Given this overlooked dynamic, it’s rich to hear Bloc Quebecois leader Yves-Blanchet stridently remark that he would love to help Alberta, just not its “petrol-state” ambitions, while his province aims to use and export Alberta’s cleanest “petrol-product” (i.e. natural gas).

This of course, while the province’s biggest liquid natural gas pipeline and along with Énergie Saguenay’s export terminal, will run Environment Minister Catherine McKenna’s all new, C-69 regulatory gauntlet.

New Democrat leader Jagmeet Singh’s threat of voting no-confidence his first crack after the Throne speech–in early December after the House of Commons reconvenes December 5 and a Speaker is elected–is as unlikely as it is dubious.

The NDP began #elxn43 with a significantly smaller campaign war chest than its frontline competition, and would putter on fumes through a winter, snap election that most everyone in Canada would resent.

But Trudeau only needs one of the runner-ups to keep his minority government alive, and could end up leaning on Blanchet as much or more than Singh.

And this Wednesday, Trudeau will unveil his new cabinet that speculative coverage indicates could be larger than his previous gender-balanced executive.

With finishing TMX an apparent priority, according to Trudeau and Finance Minister Bill Morneau, Amerjeet Sohi’s now-vacant Industry portfolio, will be one appointment to watch.

And without any Grit MPs in Saskatchewan or Alberta there has been much speculation about who Trudeau could tap for cabinet representation for either province, whose premiers have serious issues with Trudeau.

Alberta Premier Jason Kenney continues to use TMX in limbo as a cudgel, while Saskatchewan Premier Scott Moe, whose province is challenging the federal carbon tax’s constitutionality, said Trudeau was uncompromising on the tax.

Moe had asked for a pause on the carbon levy and told reporters he wanted more pipelines to tidewater than just TMX–following the meeting, Moe more or less described a recalcitrant Trudeau and said that Canada could “expect more of the same”.

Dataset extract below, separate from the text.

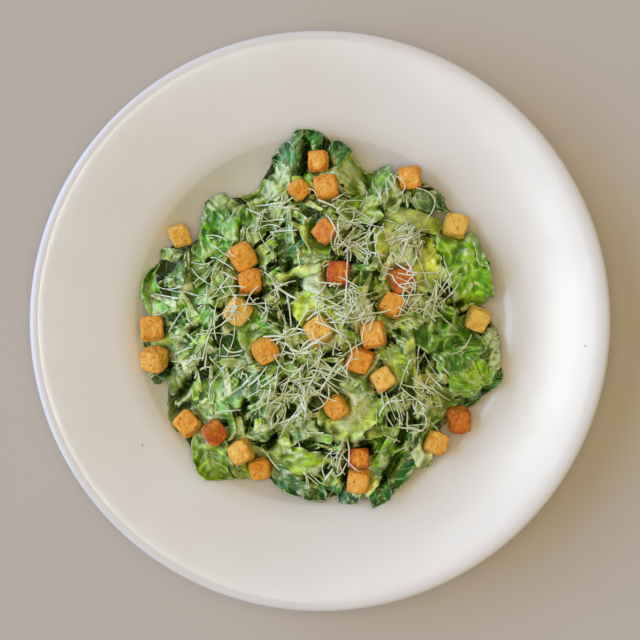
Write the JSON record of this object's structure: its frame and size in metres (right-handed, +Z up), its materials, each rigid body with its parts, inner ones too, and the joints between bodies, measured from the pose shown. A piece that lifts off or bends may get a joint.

Which makes TMX so vital for Trudeau and the Liberals.  It’s supposed to be their grand compromise with the oil patch and western tidewater shots, even grandfathered past C-69, sweeping new environmental legislation that Kenney and other detractors call the “no more pipelines bill”.

Gazoduc, which includes a 782 km pipeline, is but one of several projects undergoing C-69’s new assessment process and will test Kenney’s and other bill detractors’ no-pipeline claims.

But TMX is far from a done deal and short of building it by fiat; an option available but never wielded by Trudeau or his predecessor Stephen Harper, during an era of indigenous reconciliation, a pending Federal Court of Appeal’s decision hangs over the entire affair.

Six First Nations were granted leave to appeal cabinet’s second approval of the project–one these groups successfully made against National Energy Board’s first permitting–and their latest case remains before the court.

On the other side of this indigenous TMX equation are literally dozens of groups looking to buy a stake in the project with the possibility to create division within the pro-development indigenous set.